The appointment of Colin Bell as Ireland manager has, she says, been a factor, with the former Frankfurt boss having brought organisation and confidence to a group that had previously looked to be lacking a bit of both.

Breath of fresh air

“I genuinely think that he’s been brilliant,” says the striker. “It’s been a breath of fresh air. Diane Caldwell had played under him in Germany, so before he came in a few of us had talked to her, and she had nothing but good things to say about him, so we were all really excited about him coming in.

“He’s bringing something different to the team. He’s bringing the experience of winning the Champions League. He’s an experienced coach, and even just the sessions, they are just different, they are fun, you have to think in every one. It’s not just about going out and kicking the ball around, and everything we do is targeted towards the next game. He’s just a top coach.”
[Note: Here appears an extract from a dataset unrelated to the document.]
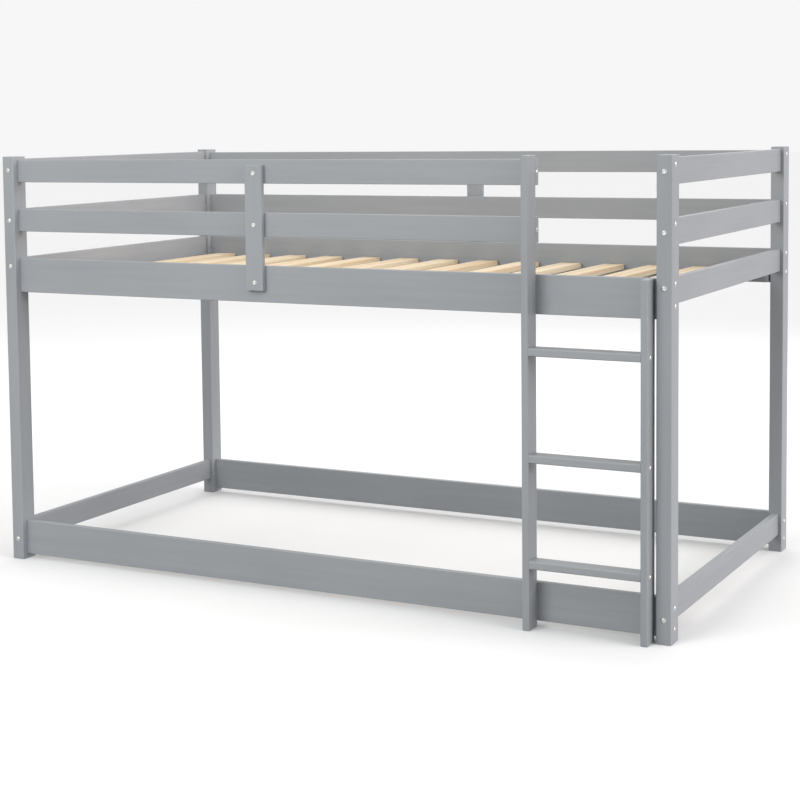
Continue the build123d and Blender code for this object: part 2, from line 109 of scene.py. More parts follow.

Bell’s arrival on the scene is not the only change for the better, she suggests, with the improvements in the way the players are treated that were secured after a threatened strike almost a year ago having allowed squad members to raise their game.

“Obviously all of that stuff was needed. We needed to put things in place if we were going to get anywhere. The appointment of Colin helped as well, but I think we were all quite certain that there was no point in having a great coach but not being able to do our own stuff away from football, because you’re snookered then when you come in; you might be doing great training but you are not actually doing anything away from it.

“So that was the biggest issue for us, not having the access to be able to do stuff, especially the players in Ireland, when they are not in with the team. I think that the stuff that’s going on at the clubs here now will make the national league better, and I think that and all the other stuff that has happened will make the national team better; it can all only be good for the senior team.”

Outstanding issues

She says there are outstanding issues, with the association steadfastly refusing to concede the players' demand that they be represented by their union, the PFAI.

“That’s ongoing at the moment,” says Roche. “We don’t want to have to worry about what’s being said between everybody – we just want somebody to represent us. We just want to play football. I mean Katie [McCabe] is captain now, and we don’t want Katie to have to worry about asking for things...that’s should be coming from representatives.”

It seems not all of the battles to be won during the coming months will take place on the pitch.